We’ve all seen the sickly-sweet pap that normally hits the theatres at this time of year. From Arnie making an entire movie out of buying a toy for his son in ‘Jingle All The Way’, to Tim Allen’s battle with a bulging belly and facial fuzz in ‘The Santa Clause’, it’s all the same Chrimbo-by-numbers nonsense, right? Well, you better sit down to read this next bit, because it’ll come as a bit of a surprise to most of you. ‘Elf’, this year’s entry into the genre, is a fantastic movie. Honestly. And trust me, I wouldn’t tell porkies at this time of year – the last thing I need is to end up on Santa’s naughty list.

From it’s wonderful opening sequence (the animated critters at the North Pole are a nice touch) to the gleefully warm climax, I lapped up every minute of Will Ferrell’s first stint in the national elf service. The 6 foot-plus comic plays Buddy, the biggest, slowest and clumsiest toymaker in Santa’s workshop. You see, although nobody’s ever had the heart to tell him, he’s actually a human who crawled into Santa’s sack as a tot. Since then he’s just had to accept being “special”, until – in a scene reminiscent of Steve Martin suddenly realising he’s not black in ‘The Jerk’ – he discovers the truth, and heads for New York to find his real dad (James Caan).

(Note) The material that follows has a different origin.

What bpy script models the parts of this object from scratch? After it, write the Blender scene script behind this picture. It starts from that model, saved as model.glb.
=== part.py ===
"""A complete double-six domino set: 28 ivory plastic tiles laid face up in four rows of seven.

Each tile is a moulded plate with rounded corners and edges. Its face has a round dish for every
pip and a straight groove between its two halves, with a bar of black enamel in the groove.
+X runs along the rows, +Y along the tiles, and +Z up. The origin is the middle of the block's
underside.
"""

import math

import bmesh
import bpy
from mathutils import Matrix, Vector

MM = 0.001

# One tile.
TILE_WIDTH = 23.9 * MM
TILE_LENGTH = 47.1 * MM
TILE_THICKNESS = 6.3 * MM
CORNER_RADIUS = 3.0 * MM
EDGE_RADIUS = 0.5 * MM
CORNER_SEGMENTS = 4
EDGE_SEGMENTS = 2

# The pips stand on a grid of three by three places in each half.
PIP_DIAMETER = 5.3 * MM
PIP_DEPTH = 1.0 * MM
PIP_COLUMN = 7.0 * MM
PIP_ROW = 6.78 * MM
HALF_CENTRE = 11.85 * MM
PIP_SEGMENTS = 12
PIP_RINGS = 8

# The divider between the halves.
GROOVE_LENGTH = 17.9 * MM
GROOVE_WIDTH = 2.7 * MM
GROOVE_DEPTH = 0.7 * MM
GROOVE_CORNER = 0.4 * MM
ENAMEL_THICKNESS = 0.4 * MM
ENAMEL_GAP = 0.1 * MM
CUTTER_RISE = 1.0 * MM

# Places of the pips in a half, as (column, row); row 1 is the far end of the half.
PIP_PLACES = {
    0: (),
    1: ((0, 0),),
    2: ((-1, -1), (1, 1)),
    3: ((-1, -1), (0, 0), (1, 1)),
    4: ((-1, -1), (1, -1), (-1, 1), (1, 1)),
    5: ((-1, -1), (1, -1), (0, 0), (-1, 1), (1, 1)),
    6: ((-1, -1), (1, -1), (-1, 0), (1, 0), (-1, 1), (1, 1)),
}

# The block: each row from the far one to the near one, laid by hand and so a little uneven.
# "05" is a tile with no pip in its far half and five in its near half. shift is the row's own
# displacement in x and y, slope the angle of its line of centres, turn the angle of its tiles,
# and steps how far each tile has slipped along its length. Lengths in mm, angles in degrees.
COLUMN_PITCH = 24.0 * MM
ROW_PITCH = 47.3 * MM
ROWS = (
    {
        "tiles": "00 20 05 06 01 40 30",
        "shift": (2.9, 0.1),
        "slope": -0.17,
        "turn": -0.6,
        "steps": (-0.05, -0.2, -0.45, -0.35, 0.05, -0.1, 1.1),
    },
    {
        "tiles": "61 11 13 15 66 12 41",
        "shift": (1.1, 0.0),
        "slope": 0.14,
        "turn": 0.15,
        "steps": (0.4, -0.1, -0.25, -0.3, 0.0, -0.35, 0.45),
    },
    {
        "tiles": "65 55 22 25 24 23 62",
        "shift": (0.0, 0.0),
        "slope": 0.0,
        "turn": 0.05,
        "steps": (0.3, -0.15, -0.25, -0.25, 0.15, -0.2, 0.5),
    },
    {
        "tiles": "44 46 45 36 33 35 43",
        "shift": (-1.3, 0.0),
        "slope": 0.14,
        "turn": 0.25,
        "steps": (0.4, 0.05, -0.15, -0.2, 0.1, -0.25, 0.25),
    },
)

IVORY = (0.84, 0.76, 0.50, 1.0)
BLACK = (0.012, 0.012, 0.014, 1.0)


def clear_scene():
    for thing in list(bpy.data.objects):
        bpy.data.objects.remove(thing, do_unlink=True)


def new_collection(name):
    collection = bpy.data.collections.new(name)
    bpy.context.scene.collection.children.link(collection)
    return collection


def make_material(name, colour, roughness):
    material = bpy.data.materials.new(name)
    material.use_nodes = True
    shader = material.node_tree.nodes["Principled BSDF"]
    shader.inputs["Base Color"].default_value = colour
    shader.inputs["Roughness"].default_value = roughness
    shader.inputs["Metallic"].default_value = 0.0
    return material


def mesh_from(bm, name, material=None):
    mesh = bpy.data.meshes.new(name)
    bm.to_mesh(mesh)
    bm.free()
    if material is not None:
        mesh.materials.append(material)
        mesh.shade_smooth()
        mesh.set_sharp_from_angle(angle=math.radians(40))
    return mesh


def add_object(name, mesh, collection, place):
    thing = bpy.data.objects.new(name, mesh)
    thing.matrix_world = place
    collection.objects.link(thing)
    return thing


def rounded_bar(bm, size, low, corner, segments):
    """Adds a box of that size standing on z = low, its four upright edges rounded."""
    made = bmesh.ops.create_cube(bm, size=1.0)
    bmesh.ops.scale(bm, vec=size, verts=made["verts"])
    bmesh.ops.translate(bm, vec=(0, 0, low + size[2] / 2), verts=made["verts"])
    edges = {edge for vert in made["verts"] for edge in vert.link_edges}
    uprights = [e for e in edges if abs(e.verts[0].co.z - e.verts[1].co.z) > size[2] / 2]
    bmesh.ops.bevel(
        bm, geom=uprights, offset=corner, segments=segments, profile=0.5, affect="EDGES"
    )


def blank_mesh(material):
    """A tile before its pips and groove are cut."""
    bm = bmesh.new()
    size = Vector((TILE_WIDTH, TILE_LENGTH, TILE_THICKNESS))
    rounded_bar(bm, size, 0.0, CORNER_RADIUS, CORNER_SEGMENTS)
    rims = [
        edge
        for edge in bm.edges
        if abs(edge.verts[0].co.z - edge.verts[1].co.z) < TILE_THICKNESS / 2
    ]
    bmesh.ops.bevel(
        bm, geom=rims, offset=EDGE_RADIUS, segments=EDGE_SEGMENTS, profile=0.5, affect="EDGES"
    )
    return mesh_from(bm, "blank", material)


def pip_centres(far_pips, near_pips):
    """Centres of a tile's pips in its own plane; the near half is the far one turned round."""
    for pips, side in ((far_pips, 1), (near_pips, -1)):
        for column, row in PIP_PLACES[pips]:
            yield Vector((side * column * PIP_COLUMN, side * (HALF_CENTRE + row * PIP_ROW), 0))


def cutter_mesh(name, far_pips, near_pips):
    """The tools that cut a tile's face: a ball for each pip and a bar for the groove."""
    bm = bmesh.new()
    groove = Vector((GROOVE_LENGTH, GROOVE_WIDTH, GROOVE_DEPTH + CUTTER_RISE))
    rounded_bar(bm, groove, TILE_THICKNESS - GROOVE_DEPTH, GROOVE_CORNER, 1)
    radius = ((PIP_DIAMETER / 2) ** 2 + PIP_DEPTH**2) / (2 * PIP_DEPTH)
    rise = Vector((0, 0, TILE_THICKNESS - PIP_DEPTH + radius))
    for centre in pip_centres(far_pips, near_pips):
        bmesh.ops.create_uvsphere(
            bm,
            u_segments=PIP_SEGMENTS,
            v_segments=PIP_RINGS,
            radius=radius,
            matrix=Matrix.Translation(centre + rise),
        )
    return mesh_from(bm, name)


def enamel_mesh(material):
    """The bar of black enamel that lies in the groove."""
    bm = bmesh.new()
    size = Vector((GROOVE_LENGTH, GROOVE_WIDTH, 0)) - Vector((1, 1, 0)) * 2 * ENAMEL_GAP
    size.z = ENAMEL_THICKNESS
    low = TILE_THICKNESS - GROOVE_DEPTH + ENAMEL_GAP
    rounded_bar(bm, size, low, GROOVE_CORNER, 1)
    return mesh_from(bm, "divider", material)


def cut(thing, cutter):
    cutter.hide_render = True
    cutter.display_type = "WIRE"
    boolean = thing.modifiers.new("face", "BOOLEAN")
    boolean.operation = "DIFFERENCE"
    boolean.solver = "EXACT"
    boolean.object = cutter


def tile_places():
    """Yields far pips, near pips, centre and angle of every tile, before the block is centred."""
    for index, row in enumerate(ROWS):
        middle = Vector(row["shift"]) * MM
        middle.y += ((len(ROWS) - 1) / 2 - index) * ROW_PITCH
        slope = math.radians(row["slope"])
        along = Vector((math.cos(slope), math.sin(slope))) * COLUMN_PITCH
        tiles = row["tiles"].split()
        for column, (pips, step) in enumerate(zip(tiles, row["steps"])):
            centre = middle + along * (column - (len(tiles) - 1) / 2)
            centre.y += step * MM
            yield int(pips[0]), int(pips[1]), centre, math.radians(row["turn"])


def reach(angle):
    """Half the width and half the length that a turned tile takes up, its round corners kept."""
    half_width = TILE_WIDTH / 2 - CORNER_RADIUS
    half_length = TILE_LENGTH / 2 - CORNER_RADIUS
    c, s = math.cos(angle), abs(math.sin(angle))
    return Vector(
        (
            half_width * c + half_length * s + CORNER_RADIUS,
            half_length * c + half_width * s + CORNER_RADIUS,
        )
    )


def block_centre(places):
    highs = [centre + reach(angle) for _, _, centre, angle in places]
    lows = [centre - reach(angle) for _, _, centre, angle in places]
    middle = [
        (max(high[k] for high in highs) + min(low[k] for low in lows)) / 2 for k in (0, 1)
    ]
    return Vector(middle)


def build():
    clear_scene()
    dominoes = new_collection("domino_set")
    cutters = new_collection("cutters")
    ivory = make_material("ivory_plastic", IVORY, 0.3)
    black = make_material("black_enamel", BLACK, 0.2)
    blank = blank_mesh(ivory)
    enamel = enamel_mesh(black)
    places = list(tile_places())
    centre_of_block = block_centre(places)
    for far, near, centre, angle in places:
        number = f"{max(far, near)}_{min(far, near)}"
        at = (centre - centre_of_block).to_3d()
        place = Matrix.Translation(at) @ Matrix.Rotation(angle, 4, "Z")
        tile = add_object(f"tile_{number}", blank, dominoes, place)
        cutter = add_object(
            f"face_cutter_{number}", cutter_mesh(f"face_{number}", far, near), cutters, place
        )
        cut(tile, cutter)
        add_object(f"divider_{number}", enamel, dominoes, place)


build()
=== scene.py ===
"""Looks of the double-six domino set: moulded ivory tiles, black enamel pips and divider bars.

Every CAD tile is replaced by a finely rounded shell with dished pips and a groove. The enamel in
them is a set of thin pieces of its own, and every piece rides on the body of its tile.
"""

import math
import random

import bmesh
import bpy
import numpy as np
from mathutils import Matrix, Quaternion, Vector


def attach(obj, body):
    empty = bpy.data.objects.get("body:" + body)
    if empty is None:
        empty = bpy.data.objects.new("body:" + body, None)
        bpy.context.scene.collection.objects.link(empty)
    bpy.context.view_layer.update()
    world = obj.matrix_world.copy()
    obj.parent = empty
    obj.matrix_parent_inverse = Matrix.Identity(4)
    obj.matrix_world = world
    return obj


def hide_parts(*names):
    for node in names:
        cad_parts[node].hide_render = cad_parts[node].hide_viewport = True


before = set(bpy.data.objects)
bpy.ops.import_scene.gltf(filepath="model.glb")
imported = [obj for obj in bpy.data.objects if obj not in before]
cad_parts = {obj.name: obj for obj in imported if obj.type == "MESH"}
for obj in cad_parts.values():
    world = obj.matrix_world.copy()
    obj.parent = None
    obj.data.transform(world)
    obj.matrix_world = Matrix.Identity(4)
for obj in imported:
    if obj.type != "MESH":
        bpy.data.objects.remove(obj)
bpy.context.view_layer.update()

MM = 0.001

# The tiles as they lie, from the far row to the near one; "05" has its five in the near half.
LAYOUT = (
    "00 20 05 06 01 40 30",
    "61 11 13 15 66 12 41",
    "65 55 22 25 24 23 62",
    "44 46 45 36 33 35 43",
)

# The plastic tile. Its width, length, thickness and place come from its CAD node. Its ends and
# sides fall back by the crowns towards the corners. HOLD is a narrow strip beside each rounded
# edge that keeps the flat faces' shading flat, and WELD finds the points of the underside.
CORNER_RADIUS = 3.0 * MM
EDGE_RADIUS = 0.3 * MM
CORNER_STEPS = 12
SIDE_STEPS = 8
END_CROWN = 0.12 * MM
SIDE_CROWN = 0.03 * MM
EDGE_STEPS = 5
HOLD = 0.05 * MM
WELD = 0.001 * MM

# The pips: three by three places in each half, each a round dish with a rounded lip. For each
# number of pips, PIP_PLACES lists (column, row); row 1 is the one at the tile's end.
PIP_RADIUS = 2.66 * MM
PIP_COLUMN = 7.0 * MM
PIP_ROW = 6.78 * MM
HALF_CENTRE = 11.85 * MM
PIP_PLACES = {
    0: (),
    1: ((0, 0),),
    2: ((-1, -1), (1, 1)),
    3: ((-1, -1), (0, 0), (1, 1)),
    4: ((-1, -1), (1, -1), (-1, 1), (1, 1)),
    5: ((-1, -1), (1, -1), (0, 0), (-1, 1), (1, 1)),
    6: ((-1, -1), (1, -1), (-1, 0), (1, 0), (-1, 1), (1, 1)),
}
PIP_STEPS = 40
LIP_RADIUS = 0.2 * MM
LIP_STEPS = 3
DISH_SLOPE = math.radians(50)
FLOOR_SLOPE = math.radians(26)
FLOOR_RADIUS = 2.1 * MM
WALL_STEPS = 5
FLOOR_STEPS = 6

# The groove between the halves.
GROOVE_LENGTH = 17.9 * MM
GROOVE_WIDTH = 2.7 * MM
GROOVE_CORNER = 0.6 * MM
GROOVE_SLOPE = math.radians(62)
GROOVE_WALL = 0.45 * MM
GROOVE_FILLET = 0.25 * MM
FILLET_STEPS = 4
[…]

From there on in it’s the sort of fish-out-water stuff we’ve all seen a million times before, yet Ferrell somehow makes it seem like the most original idea ever to hit the big screen. Personally I’ve never been entirely convinced by his comic credentials, but his performance in this movie is so laugh-out-loud funny that it looks like I’ll have to eat my woolly bobble hat.

The rest of the cast are also great – Caan as the Scroogey dad who discovers the true meaning of Christmas (natch), Mary Steenburgen as his overly-understanding wife, and Bob Newhart as Buddy’s deadpan adoptive father Papa Elf. And Zooey Deschanel, in the requisite love interest role, shows she’s much more than a pretty face by hitting all the right notes with some impressive Carol-singing.

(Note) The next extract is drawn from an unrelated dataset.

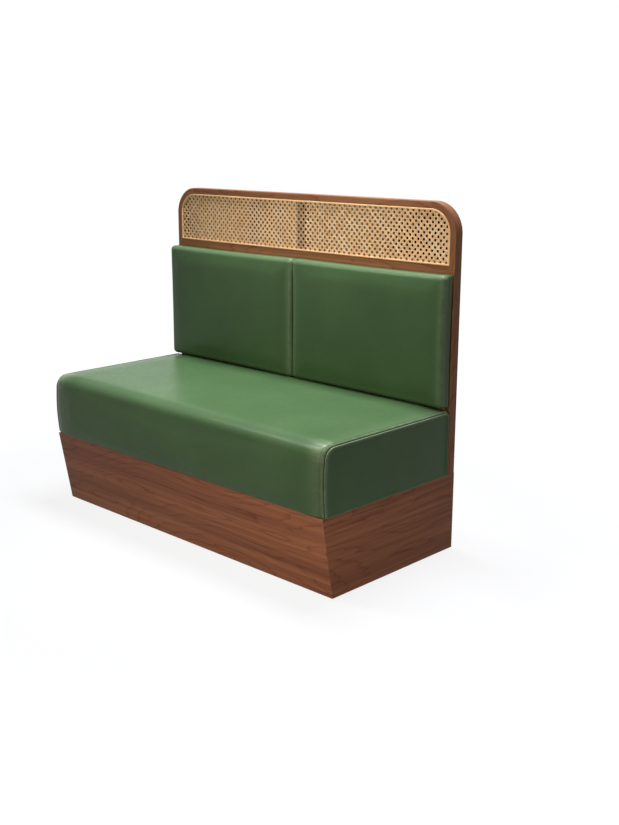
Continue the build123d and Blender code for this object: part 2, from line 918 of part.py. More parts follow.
def fixed_clip(x, z):
    """A plate flat on the backrest with an offset hook that points up."""
    wall = back_front_y
    plate = wall - clip_thickness
    hook_back = plate - 2 * clip_clearance
    hook_front = hook_back - clip_thickness
    shelf = z + clip_plate_height
    tip = shelf + clip_thickness + clip_hook_height
    points = [
        (wall, z),
        (plate, z),
        (plate, shelf),
        (hook_front, shelf),
        (hook_front, tip),
        (hook_back, tip),
        (hook_back, shelf + clip_thickness),
        (wall, shelf + clip_thickness),
    ]
    clip = lengthwise_bar(points, x - clip_length / 2, x + clip_length / 2)
    return cut_all(clip, clip_screw_pair(x, z, loose_fit))


def turned_over(solid, z):
    """The pad's half of a clip or screw, from the fixed half whose foot is at z."""
    middle_y = back_front_y - pad_hang_gap / 2
    hook_room = clip_hook_height + clip_clearance
    middle_z = z + clip_plate_height + clip_thickness + hook_room / 2
    return solid.rotate(Axis((0, middle_y, middle_z), (1, 0, 0)), 180)


def clip_screw_pair(x, z, gap=0.0):
    """The two screws of a fixed clip."""
    length = clip_thickness + board_thickness
    spread = clip_screw_share * clip_length
    return [
        clip_screw(
            (x + side * spread, back_front_y - clip_thickness, z + clip_screw_inset),
            (0, 1, 0),
            length,
            gap,
        )
        for side in (-1, 1)
    ]


def panel_clip_screws(gap=0.0):
    screws = [one for x, z in clip_places() for one in clip_screw_pair(x, z, gap)]
    return screws + [mirrored(one) for one in screws]


def pad_clips():
    return [turned_over(fixed_clip(x, z), z) for x, z in clip_places()]


def pad_clip_screws(gap=0.0):
    return [turned_over(one, z) for x, z in clip_places() for one in clip_screw_pair(x, z, gap)]


def make_panel_clips():
    clips = [fixed_clip(x, z) for x, z in clip_places()]
    parts["panel_clips"] = together(clips + [mirrored(clip) for clip in clips])
    parts["panel_clip_screws"] = together(panel_clip_screws())


make_plinth_panels()
make_plinth_frame()
make_plinth_fittings()
make_stiles()
make_rails()
make_corner_blocks()
make_back_carcase()
make_cane()
make_seat_cover()
make_seat_frame()
make_seat_straps()
make_pads()
make_panel_clips()

os.makedirs("parts", exist_ok=True)
for name, shape in parts.items():
    export_step(shape, f"parts/{name}.step")
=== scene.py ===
import json
from functools import cache, partialmethod
from math import cos, exp, pi, sin, sqrt

import bmesh
import bpy
import numpy as np
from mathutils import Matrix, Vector
from mathutils.bvhtree import BVHTree


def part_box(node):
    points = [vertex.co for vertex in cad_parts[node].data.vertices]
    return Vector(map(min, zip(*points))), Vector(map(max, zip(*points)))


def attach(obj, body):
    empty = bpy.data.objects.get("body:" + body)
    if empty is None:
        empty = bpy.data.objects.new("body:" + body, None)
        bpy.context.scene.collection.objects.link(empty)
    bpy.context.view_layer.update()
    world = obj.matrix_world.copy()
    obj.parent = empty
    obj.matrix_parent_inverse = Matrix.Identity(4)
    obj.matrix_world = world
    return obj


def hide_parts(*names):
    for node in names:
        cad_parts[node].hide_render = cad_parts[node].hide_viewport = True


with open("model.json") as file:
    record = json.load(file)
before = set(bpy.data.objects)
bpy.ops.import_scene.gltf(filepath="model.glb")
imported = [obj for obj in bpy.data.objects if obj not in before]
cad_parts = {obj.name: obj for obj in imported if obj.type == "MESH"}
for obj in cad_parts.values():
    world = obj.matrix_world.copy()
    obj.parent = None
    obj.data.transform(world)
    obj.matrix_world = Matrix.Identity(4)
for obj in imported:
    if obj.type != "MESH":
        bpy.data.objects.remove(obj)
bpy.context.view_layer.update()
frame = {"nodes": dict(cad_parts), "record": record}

# Two-seat restaurant booth bench. Lengths are in metres, in the frame's own axes.

# Places read from the frame
stile_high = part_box("right_stile")[1]
rail_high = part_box("top_rail")[1]
cane_low, cane_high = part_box("front_cane")
rear_cane_low, rear_cane_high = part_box("rear_cane")
bar_low, bar_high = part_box("cane_mullion")
seat_low, seat_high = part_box("seat_cover")
end_low, end_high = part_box("seat_right_end_panel")
cloth_low, cloth_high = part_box("seat_dust_cloth")
pad_low, pad_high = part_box("right_pad_cover")
board_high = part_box("right_pad_board")[1]
corner_x, corner_z = rail_high.x, stile_high.z
frame_outer_radius = stile_high.x - corner_x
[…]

Unusually for a family film, ‘Elf’ leaves out the wink-wink humour and goes for laughs that both the kids and their parents can enjoy at the same time. That’s no easy task, but one that writer David Berenbaum definitely succeeds in. His screenplay contains a stocking-full of downright hilarious moments, that had viewers of all ages at the screening I attended guffawing like their place on Santa’s nice list depended on it.

Along with Finding Nemo (another so-called kids’ flick), this is easily one of the best comedies of 2003. If you don’t want to be left with a face like the Grinch, make sure you don’t miss this one.

It's Got: Big laughs, genuine charm, and a marvellous performance from Ferrell.

It Needs: Director Jon Favreau to stay off the mince pies this festive season (judging by his brief cameo as a surprisingly tubby doctor).


Fun-filled, cleverly written and toasty warm with a gooey syrup centre, there’s just no way around it – I loved this film.